Additional Detail on Each of the SBC Sections
1) What This Plan Covers and What it Costs: This is the first 3 pages of the 4-page SBC. Each page has 3 columns: “Important Questions” (e.g., “What is a premium?”), “Answers” (the dollar amount), and “Why this matters” (e.g., “The premium is the amount paid for health insurance.”). In this section, the SBC provides plan-specific information such as: overall and specific deductible amounts; out-of-pocket limits; does this plan use a network of providers; cost differences to use a participating versus non-participating provider- for office visits, tests, drugs, surgery, etc; costs for urgent or emergency care; costs for mental health or substance abuse services; costs for eye exams, glasses and dental checkups for children;
2) Excluded Services & Other Covered Services: Once this information is included for the plan or benefit option, the SBC will probably be at least one page longer. It does say “This isn’t a complete list. Check your policy….”

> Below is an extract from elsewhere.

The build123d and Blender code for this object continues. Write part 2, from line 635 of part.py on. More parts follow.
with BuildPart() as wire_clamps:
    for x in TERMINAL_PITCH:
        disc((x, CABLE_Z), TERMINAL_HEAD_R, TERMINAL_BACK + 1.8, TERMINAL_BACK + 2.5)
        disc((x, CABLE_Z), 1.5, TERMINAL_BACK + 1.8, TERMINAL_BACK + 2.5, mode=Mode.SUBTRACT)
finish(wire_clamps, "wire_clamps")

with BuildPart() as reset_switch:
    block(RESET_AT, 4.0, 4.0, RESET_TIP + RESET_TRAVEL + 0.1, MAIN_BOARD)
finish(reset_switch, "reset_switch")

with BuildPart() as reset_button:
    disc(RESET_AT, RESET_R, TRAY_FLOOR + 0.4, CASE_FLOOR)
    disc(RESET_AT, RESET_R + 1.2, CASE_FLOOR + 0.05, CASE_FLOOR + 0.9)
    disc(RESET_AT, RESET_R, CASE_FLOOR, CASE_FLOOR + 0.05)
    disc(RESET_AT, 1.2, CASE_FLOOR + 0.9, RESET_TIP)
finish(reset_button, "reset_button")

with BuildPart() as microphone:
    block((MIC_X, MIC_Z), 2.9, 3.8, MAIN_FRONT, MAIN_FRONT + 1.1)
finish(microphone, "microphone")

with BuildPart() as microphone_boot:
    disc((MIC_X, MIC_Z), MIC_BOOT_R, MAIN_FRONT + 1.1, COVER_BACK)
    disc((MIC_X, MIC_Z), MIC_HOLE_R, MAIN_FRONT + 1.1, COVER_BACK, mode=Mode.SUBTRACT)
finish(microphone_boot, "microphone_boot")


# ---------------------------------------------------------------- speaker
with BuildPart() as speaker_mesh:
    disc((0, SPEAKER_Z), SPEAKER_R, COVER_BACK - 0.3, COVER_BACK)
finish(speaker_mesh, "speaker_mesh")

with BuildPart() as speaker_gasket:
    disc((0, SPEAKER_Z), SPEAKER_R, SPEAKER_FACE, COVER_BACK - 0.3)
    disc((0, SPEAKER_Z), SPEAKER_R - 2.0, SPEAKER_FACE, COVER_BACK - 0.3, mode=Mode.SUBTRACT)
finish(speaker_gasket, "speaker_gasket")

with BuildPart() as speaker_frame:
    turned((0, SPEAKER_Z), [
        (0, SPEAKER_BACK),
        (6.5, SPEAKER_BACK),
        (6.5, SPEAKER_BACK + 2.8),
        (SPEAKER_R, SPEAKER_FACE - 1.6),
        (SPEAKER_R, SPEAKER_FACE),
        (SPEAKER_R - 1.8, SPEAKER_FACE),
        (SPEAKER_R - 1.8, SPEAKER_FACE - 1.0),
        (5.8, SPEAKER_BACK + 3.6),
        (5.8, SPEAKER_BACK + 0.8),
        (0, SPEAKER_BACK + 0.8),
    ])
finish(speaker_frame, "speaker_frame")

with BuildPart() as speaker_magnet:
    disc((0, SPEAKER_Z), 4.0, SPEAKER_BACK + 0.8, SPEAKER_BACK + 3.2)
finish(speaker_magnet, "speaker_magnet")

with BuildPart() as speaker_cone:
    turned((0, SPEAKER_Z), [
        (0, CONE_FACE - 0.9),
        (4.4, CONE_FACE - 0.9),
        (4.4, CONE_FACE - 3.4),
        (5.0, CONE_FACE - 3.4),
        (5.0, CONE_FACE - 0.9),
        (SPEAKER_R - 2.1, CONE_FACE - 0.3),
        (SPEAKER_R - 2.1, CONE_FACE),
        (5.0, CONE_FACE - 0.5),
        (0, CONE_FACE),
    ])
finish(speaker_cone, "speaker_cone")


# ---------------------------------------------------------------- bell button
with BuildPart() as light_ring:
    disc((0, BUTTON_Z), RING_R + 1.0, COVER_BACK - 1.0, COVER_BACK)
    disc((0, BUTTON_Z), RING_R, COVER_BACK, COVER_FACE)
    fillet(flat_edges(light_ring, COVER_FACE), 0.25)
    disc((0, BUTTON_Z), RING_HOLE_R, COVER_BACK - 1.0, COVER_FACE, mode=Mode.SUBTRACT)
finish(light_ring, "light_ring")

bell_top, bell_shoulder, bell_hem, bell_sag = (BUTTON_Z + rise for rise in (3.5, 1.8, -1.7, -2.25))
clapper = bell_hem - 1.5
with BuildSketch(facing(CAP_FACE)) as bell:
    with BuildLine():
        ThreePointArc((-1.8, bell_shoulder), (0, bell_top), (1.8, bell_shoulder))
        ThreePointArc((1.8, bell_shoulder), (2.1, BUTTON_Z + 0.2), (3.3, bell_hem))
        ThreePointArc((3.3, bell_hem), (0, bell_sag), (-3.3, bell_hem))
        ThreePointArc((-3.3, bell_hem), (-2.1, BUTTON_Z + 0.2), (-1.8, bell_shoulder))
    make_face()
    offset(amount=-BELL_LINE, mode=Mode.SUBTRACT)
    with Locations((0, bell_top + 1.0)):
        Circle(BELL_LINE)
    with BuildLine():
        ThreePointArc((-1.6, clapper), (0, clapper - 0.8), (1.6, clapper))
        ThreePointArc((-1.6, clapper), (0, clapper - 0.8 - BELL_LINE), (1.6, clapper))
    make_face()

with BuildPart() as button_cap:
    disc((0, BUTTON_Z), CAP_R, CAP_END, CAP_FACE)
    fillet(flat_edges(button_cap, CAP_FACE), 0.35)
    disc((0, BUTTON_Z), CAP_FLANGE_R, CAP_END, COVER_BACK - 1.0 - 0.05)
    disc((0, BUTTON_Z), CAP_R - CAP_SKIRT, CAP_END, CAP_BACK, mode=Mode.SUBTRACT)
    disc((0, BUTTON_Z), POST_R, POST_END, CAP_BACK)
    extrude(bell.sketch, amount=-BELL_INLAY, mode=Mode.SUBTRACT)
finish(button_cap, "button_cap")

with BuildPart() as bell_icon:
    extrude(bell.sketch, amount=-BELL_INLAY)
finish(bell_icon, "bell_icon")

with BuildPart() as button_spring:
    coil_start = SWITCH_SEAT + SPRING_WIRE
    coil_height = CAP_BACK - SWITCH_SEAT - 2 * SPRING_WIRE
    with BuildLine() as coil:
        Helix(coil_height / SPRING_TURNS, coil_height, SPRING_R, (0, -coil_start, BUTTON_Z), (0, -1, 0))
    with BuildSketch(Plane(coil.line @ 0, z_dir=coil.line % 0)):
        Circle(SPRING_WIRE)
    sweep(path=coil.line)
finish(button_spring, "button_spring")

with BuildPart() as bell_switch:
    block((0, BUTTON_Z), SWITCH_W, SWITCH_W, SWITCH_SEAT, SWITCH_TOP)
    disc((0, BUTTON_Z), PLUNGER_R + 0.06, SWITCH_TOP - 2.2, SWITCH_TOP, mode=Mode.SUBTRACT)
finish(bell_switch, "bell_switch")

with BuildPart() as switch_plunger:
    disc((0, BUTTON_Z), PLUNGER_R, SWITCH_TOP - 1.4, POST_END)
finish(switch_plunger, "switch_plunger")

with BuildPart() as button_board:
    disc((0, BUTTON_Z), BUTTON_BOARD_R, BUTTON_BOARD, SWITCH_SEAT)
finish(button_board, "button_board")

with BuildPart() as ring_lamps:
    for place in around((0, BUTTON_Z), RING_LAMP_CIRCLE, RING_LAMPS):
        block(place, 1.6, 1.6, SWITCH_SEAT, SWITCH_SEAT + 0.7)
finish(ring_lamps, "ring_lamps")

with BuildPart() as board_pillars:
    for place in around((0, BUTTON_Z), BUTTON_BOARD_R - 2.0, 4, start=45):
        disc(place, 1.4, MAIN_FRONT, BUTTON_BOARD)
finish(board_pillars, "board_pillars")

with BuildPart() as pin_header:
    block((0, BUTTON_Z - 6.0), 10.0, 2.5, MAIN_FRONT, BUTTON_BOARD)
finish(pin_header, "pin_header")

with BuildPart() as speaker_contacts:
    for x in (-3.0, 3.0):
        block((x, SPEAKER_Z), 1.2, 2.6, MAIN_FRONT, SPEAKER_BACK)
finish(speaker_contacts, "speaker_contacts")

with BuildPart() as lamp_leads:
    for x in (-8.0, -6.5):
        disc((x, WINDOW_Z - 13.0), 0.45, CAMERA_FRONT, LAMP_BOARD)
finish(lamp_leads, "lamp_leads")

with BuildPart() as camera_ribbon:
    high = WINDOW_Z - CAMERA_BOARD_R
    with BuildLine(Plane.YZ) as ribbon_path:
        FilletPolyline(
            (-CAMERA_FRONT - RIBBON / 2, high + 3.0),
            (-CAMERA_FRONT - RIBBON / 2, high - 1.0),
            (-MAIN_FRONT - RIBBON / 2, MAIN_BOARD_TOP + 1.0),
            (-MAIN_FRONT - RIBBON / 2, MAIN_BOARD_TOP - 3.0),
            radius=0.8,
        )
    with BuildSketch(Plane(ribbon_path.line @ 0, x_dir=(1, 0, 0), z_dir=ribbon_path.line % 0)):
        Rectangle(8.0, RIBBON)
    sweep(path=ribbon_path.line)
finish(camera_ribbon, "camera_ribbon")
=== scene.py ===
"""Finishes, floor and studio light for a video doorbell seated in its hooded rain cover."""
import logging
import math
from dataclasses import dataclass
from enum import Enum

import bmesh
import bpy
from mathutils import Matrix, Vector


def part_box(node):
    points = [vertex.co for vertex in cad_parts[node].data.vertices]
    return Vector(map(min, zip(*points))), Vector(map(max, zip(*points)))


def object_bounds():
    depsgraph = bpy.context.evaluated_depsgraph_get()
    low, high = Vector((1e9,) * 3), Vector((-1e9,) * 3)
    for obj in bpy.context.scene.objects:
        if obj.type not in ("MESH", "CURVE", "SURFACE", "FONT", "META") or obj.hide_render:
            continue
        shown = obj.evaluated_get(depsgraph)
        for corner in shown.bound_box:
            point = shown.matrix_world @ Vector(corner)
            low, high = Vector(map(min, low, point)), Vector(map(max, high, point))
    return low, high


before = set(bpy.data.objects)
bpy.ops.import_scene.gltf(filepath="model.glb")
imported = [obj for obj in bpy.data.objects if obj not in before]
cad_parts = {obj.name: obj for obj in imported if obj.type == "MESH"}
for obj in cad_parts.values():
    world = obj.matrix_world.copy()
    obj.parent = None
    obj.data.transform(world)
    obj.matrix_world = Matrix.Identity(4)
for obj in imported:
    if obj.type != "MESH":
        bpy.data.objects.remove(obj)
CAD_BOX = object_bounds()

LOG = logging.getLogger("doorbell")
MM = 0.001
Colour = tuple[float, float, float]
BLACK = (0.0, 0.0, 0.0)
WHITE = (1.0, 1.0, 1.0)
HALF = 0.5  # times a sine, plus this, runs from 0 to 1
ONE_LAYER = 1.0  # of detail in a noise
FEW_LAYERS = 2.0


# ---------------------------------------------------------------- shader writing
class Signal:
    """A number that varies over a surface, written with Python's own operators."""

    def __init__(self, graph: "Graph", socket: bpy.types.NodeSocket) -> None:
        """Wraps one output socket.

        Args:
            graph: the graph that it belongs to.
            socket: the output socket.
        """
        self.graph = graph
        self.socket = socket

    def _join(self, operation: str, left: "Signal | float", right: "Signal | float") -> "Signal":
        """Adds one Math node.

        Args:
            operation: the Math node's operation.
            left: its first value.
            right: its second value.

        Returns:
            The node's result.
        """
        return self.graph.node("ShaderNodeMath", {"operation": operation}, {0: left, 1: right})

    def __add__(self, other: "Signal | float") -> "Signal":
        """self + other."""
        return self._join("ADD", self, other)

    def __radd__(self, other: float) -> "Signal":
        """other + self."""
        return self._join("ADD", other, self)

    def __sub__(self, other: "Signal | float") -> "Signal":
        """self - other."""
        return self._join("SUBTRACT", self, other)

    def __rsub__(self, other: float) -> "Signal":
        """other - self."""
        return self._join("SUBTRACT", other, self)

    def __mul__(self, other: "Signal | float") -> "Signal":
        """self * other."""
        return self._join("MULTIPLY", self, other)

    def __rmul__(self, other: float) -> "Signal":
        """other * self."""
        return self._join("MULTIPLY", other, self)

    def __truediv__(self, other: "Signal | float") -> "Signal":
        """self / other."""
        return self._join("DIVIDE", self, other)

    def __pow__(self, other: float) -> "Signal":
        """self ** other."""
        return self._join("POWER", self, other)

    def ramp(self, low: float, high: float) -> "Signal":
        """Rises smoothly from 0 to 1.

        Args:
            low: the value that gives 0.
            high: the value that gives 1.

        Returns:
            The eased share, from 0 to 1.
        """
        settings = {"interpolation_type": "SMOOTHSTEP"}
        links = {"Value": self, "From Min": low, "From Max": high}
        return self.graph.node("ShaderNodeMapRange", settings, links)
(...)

3) Your Rights to Continue Coverage: Surprisingly, this is not about COBRA or other continuation coverage. Instead, it says “You can keep this insurance as long as you pay your premium unless. . . you commit fraud, the insurer stops offering services in the state, or you move outside the coverage area.”
4) Your Grievance and Appeals Rights: The SBC defines these terms and must include the phone number and website an individual would use if they have a grievance or appeal.
5) Coverage Examples: (This is the additional two pages at the end of the four-page SBC.) As noted above, the three examples are having a baby, treating breast cancer, and managing diabetes. Each example includes a hypothetical amount that would be owed to providers, and how much of this amount would be paid by the plan and by the patient. The example lists “sample care costs” such as office visits, lab tests, hospital charges, pharmacy, etc., and then breaks down the patient’s costs into deductibles, co-pays, co-insurance, and limits or exclusions. The insurer or plan must insert applicable dollar amounts. The SBC also includes caveats such as “This is not a cost estimator!” and warns that this is how this plan might cover medical care in three situations.
Next Steps for Employers
You probably want to familiarize yourself with the SBC, the 2-page Examples, and the Glossary. This is what you or your carrier(s) will be providing to plan participants and eligible enrollees as of March 23, 2012.
If you have a calendar year plan, you do not have to provide this with enrollment materials for January 1, 2012, but you might want to.
You will no doubt receive information and sample SBC from your carrier(s), if you have insured health benefits.
If you are self-funded, you should talk with your TPA and/or broker to find out what they will provide for you on and after March 23, 2012.
If you currently offer several benefit options under you plan and you provide a side-by-side comparison, you might want to keep doing that. It is likely participants will refer back to that more often than to the SBC.